Your instructions: Give the data again, word for word.

** Begin **

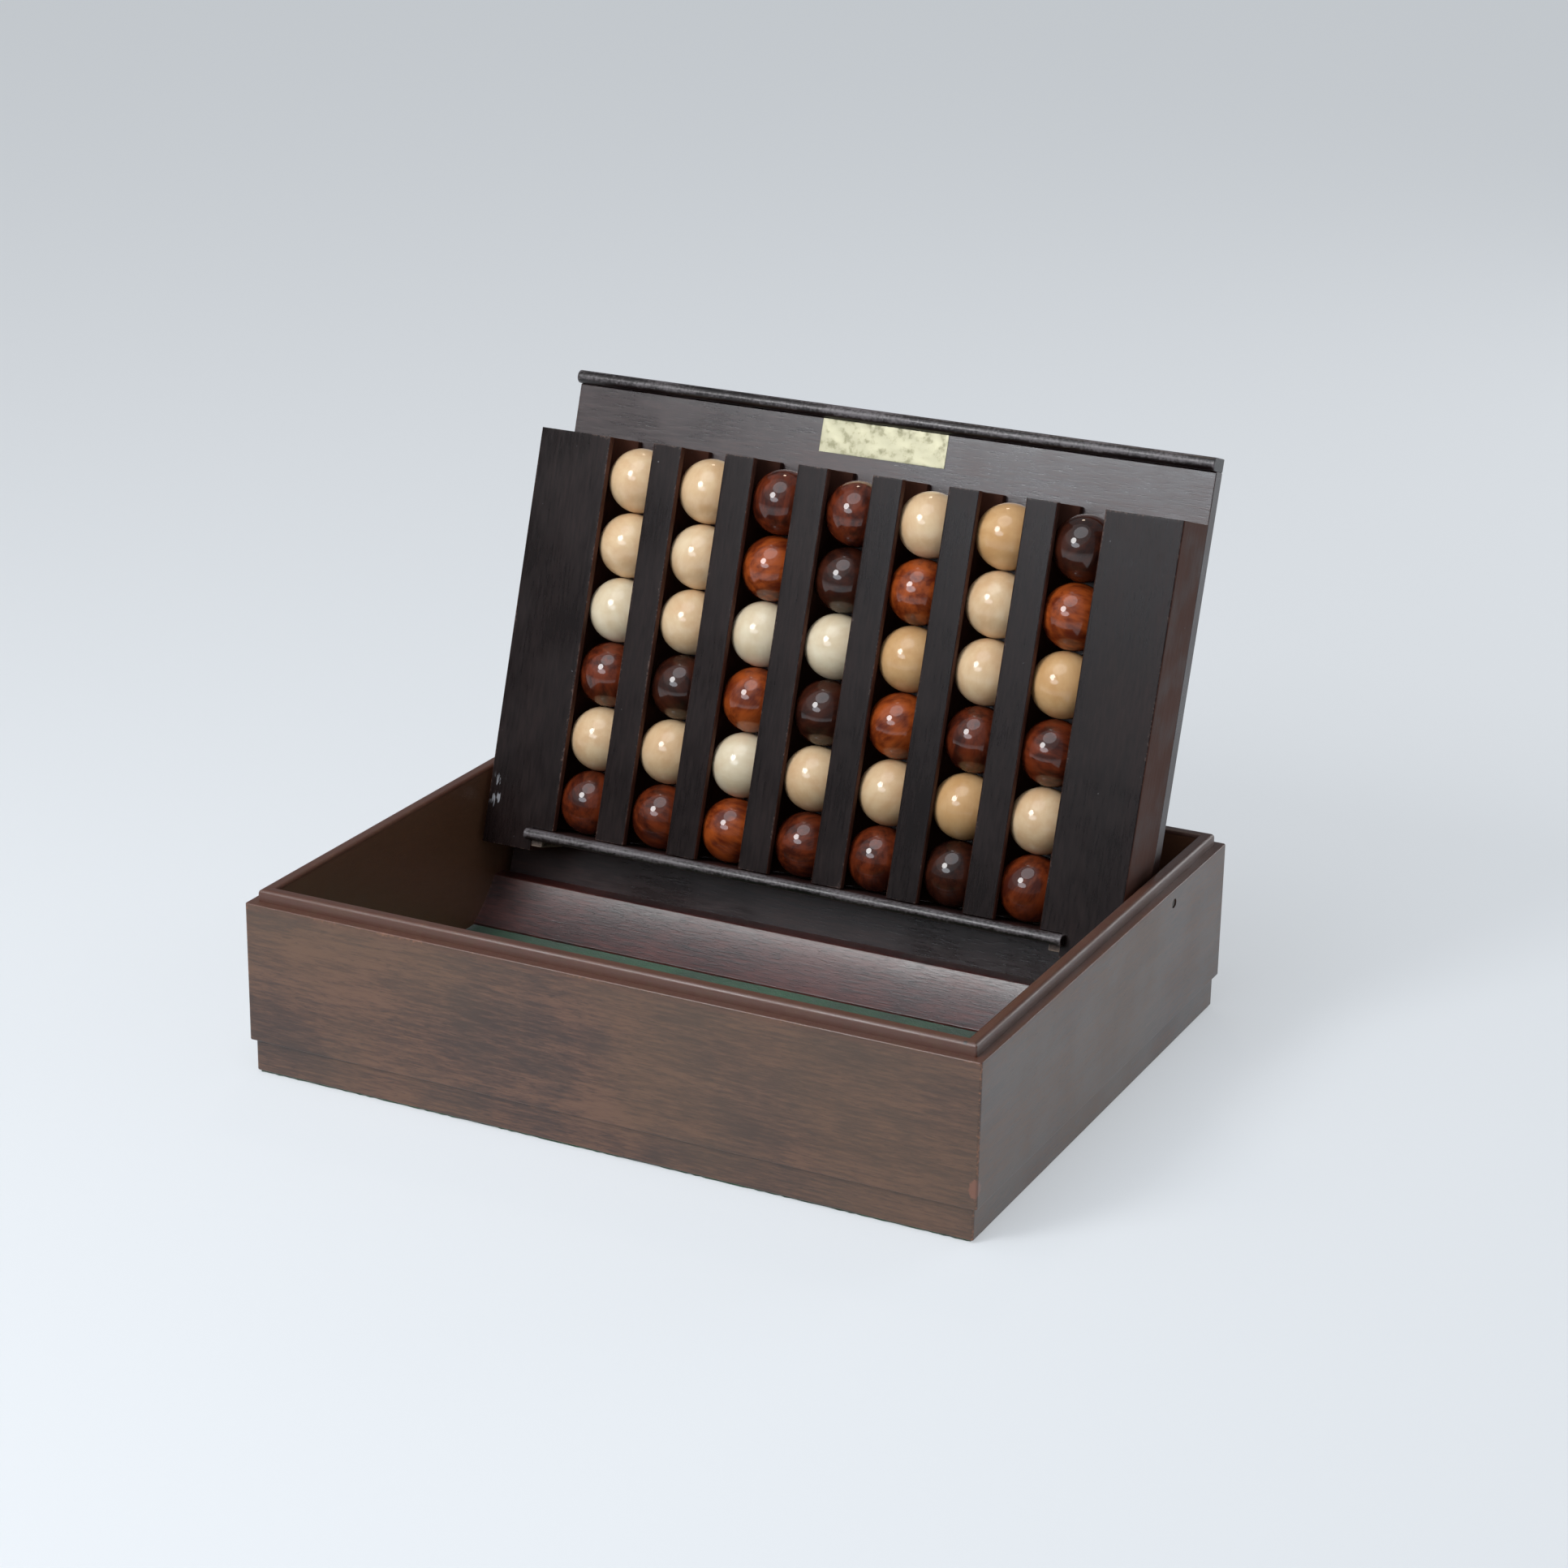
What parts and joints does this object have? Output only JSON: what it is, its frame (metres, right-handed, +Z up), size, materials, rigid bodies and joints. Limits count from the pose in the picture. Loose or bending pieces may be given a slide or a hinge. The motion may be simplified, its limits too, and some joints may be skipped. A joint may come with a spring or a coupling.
{
  "type": "four in a row ball game box",
  "caption": "Open stained-wood tray with a leaning rack of ball channels that folds down into it, a pull-out release shelf, a rounded ball ramp and light and dark wooden balls.",
  "frame": {"origin": "centre of the tray's underside, on the surface that it stands on", "axes": "+X to the right along the tray's length, -Y to the front, where the balls roll out, +Z up"},
  "size_m": [0.285, 0.2294, 0.2136],
  "materials": {
    "tray_wood": "brown stain under satin varnish, worn pale at the edges",
    "inner_wood": "dark stain, matt",
    "rack_wood": "near-black stain under satin varnish",
    "runner_wood": "brown stain, satin",
    "ramp_wood": "red-brown stain under gloss varnish",
    "ball_light": "clear gloss varnish",
    "ball_dark": "red-brown stain under clear gloss varnish",
    "baize": "short felted nap",
    "label_brass": "bare foil plate, slightly worn",
    "pin_steel": "dull steel"
  },
  "bodies": {
    "tray": {"front_wall": "tray_wood", "back_wall": "tray_wood", "left_wall": "tray_wood", "right_wall": "tray_wood", "base_panel": "inner_wood", "floor_baize": "baize", "underside_baize": "baize", "ball_ramp": "ramp_wood", "front_rest_rail": "inner_wood", "pivot_pin_left": "pin_steel", "pivot_pin_right": "pin_steel"},
    "rack": {"back_board": "rack_wood", "top_cap": "rack_wood", "end_block_left": "rack_wood", "end_block_right": "rack_wood", "divider_1": "rack_wood", "divider_2": "rack_wood", "divider_3": "rack_wood", "divider_4": "rack_wood", "divider_5": "rack_wood", "divider_6": "rack_wood", "runner_left": "runner_wood", "runner_right": "runner_wood", "label_plate": "label_brass"},
    "shelf": {"release_shelf": "rack_wood", "shelf_pull_strip": "rack_wood"},
    "balls_1": {"column_1_light": "ball_light", "column_1_dark": "ball_dark"},
    "balls_2": {"column_2_light": "ball_light", "column_2_dark": "ball_dark"},
    "balls_3": {"column_3_light": "ball_light", "column_3_dark": "ball_dark"},
    "balls_4": {"column_4_light": "ball_light", "column_4_dark": "ball_dark"},
    "balls_5": {"column_5_light": "ball_light", "column_5_dark": "ball_dark"},
    "balls_6": {"column_6_light": "ball_light", "column_6_dark": "ball_dark"},
    "balls_7": {"column_7_light": "ball_light", "column_7_dark": "ball_dark"}
  },
  "joints": [
    {"name": "rack_fold", "type": "hinge", "parent": "tray", "child": "rack", "pos_m": [0, 0.05949, 0.0604], "axis": [1, 0, 0], "range_deg": [0, 107.5]},
    {"name": "shelf_pull", "type": "slide", "parent": "rack", "child": "shelf", "axis": [0, -0.9537, 0.3007], "range_m": [0, 0.018]},
    {"name": "column_1_lift", "type": "slide", "parent": "rack", "child": "balls_1", "axis": [0, 0.3007, 0.9537], "range_m": [0, 0.018]},
    {"name": "column_2_lift", "type": "slide", "parent": "rack", "child": "balls_2", "axis": [0, 0.3007, 0.9537], "range_m": [0, 0.018]},
    {"name": "column_3_lift", "type": "slide", "parent": "rack", "child": "balls_3", "axis": [0, 0.3007, 0.9537], "range_m": [0, 0.018]},
    {"name": "column_4_lift", "type": "slide", "parent": "rack", "child": "balls_4", "axis": [0, 0.3007, 0.9537], "range_m": [0, 0.018]},
    {"name": "column_5_lift", "type": "slide", "parent": "rack", "child": "balls_5", "axis": [0, 0.3007, 0.9537], "range_m": [0, 0.018]},
    {"name": "column_6_lift", "type": "slide", "parent": "rack", "child": "balls_6", "axis": [0, 0.3007, 0.9537], "range_m": [0, 0.018]},
    {"name": "column_7_lift", "type": "slide", "parent": "rack", "child": "balls_7", "axis": [0, 0.3007, 0.9537], "range_m": [0, 0.018]}
  ]
}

** End **

Response to the exercise:
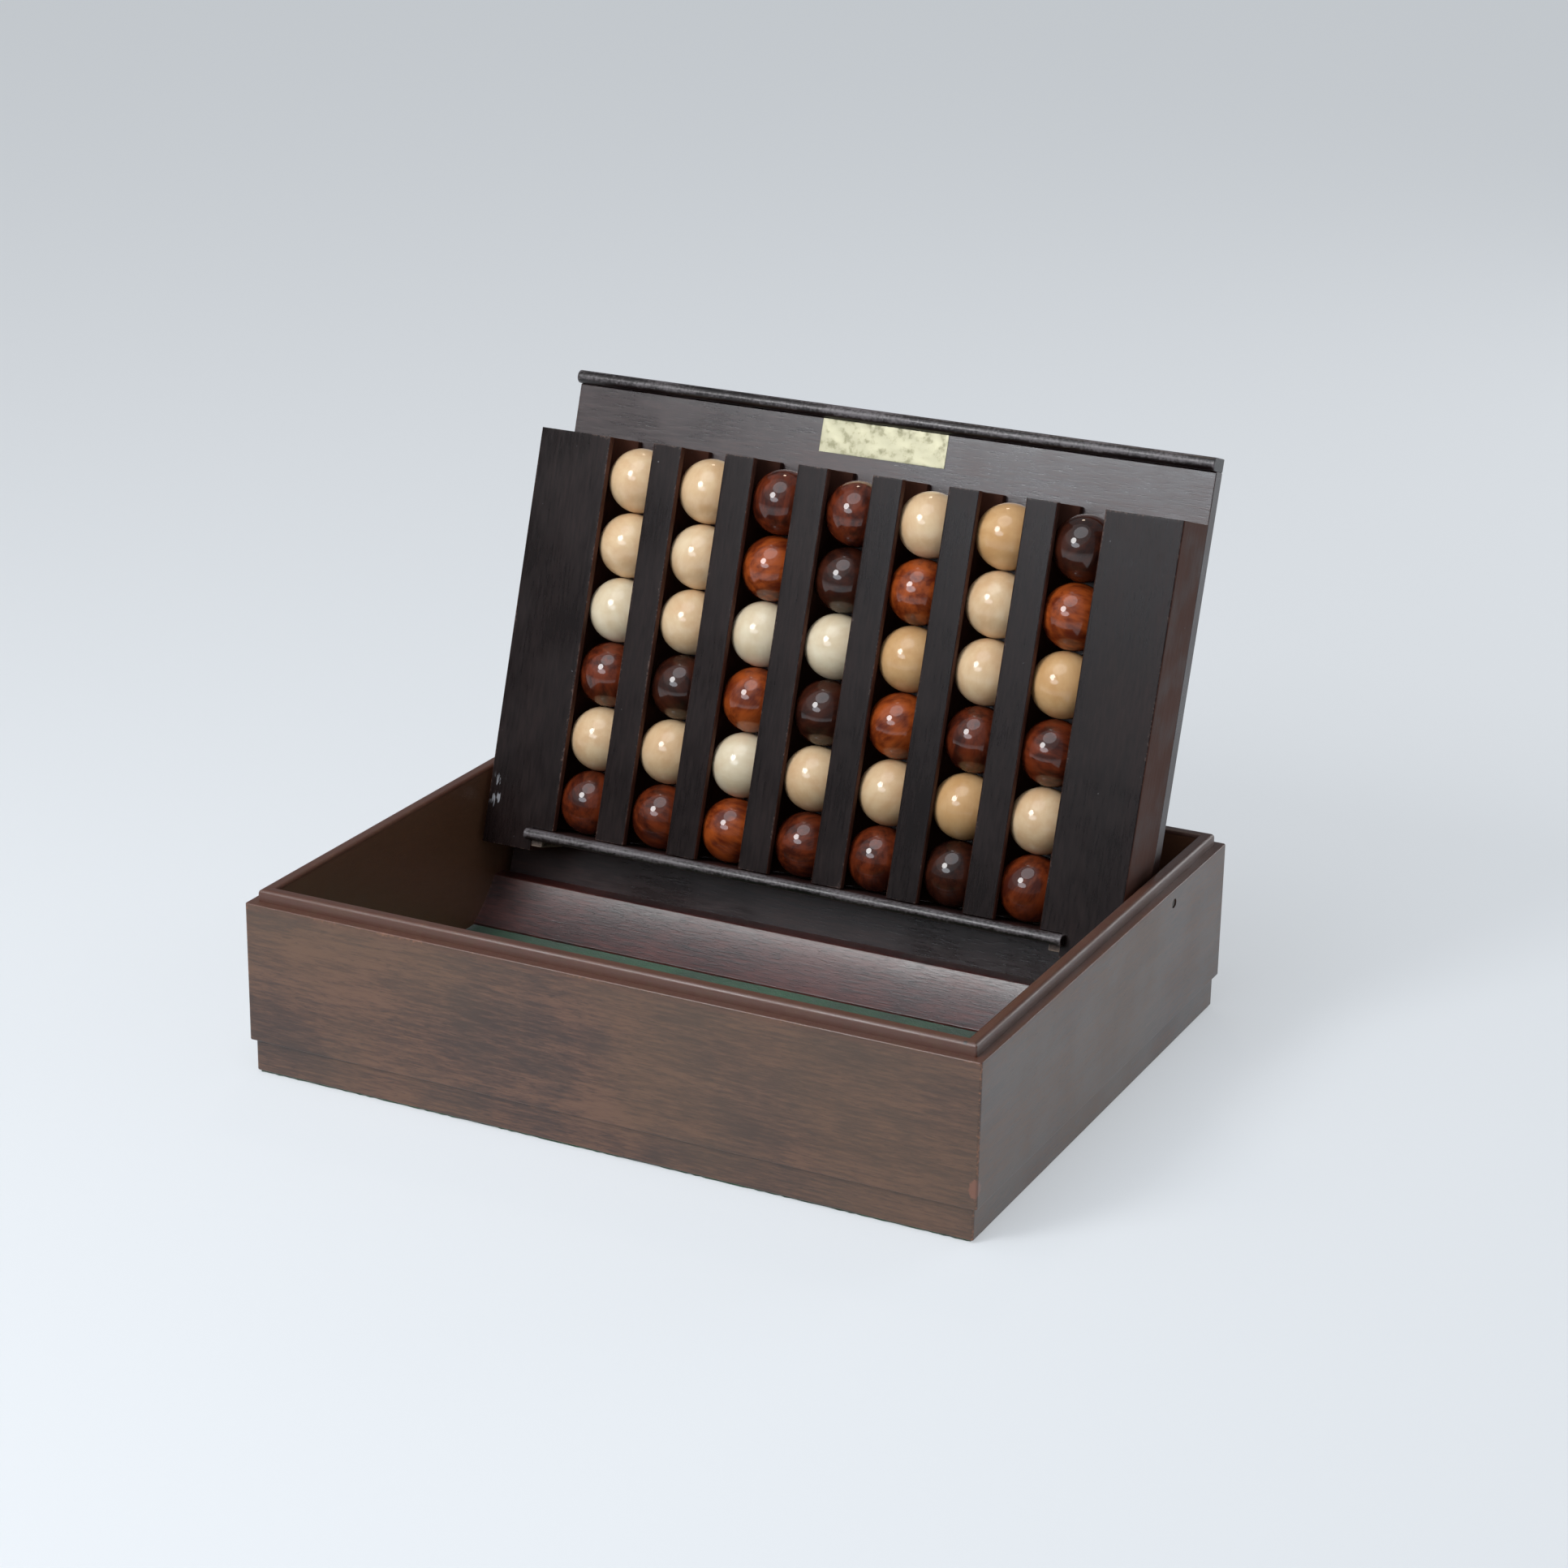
What parts and joints does this object have? Output only JSON: what it is, its frame (metres, right-handed, +Z up), size, materials, rigid bodies and joints. Limits count from the pose in the picture. Loose or bending pieces may be given a slide or a hinge. The motion may be simplified, its limits too, and some joints may be skipped. A joint may come with a spring or a coupling.
{
  "type": "four in a row ball game box",
  "caption": "Open stained-wood tray with a leaning rack of ball channels that folds down into it, a pull-out release shelf, a rounded ball ramp and light and dark wooden balls.",
  "frame": {"origin": "centre of the tray's underside, on the surface that it stands on", "axes": "+X to the right along the tray's length, -Y to the front, where the balls roll out, +Z up"},
  "size_m": [0.285, 0.2294, 0.2136],
  "materials": {
    "tray_wood": "brown stain under satin varnish, worn pale at the edges",
    "inner_wood": "dark stain, matt",
    "rack_wood": "near-black stain under satin varnish",
    "runner_wood": "brown stain, satin",
    "ramp_wood": "red-brown stain under gloss varnish",
    "ball_light": "clear gloss varnish",
    "ball_dark": "red-brown stain under clear gloss varnish",
    "baize": "short felted nap",
    "label_brass": "bare foil plate, slightly worn",
    "pin_steel": "dull steel"
  },
  "bodies": {
    "tray": {"front_wall": "tray_wood", "back_wall": "tray_wood", "left_wall": "tray_wood", "right_wall": "tray_wood", "base_panel": "inner_wood", "floor_baize": "baize", "underside_baize": "baize", "ball_ramp": "ramp_wood", "front_rest_rail": "inner_wood", "pivot_pin_left": "pin_steel", "pivot_pin_right": "pin_steel"},
    "rack": {"back_board": "rack_wood", "top_cap": "rack_wood", "end_block_left": "rack_wood", "end_block_right": "rack_wood", "divider_1": "rack_wood", "divider_2": "rack_wood", "divider_3": "rack_wood", "divider_4": "rack_wood", "divider_5": "rack_wood", "divider_6": "rack_wood", "runner_left": "runner_wood", "runner_right": "runner_wood", "label_plate": "label_brass"},
    "shelf": {"release_shelf": "rack_wood", "shelf_pull_strip": "rack_wood"},
    "balls_1": {"column_1_light": "ball_light", "column_1_dark": "ball_dark"},
    "balls_2": {"column_2_light": "ball_light", "column_2_dark": "ball_dark"},
    "balls_3": {"column_3_light": "ball_light", "column_3_dark": "ball_dark"},
    "balls_4": {"column_4_light": "ball_light", "column_4_dark": "ball_dark"},
    "balls_5": {"column_5_light": "ball_light", "column_5_dark": "ball_dark"},
    "balls_6": {"column_6_light": "ball_light", "column_6_dark": "ball_dark"},
    "balls_7": {"column_7_light": "ball_light", "column_7_dark": "ball_dark"}
  },
  "joints": [
    {"name": "rack_fold", "type": "hinge", "parent": "tray", "child": "rack", "pos_m": [0, 0.05949, 0.0604], "axis": [1, 0, 0], "range_deg": [0, 107.5]},
    {"name": "shelf_pull", "type": "slide", "parent": "rack", "child": "shelf", "axis": [0, -0.9537, 0.3007], "range_m": [0, 0.018]},
    {"name": "column_1_lift", "type": "slide", "parent": "rack", "child": "balls_1", "axis": [0, 0.3007, 0.9537], "range_m": [0, 0.018]},
    {"name": "column_2_lift", "type": "slide", "parent": "rack", "child": "balls_2", "axis": [0, 0.3007, 0.9537], "range_m": [0, 0.018]},
    {"name": "column_3_lift", "type": "slide", "parent": "rack", "child": "balls_3", "axis": [0, 0.3007, 0.9537], "range_m": [0, 0.018]},
    {"name": "column_4_lift", "type": "slide", "parent": "rack", "child": "balls_4", "axis": [0, 0.3007, 0.9537], "range_m": [0, 0.018]},
    {"name": "column_5_lift", "type": "slide", "parent": "rack", "child": "balls_5", "axis": [0, 0.3007, 0.9537], "range_m": [0, 0.018]},
    {"name": "column_6_lift", "type": "slide", "parent": "rack", "child": "balls_6", "axis": [0, 0.3007, 0.9537], "range_m": [0, 0.018]},
    {"name": "column_7_lift", "type": "slide", "parent": "rack", "child": "balls_7", "axis": [0, 0.3007, 0.9537], "range_m": [0, 0.018]}
  ]
}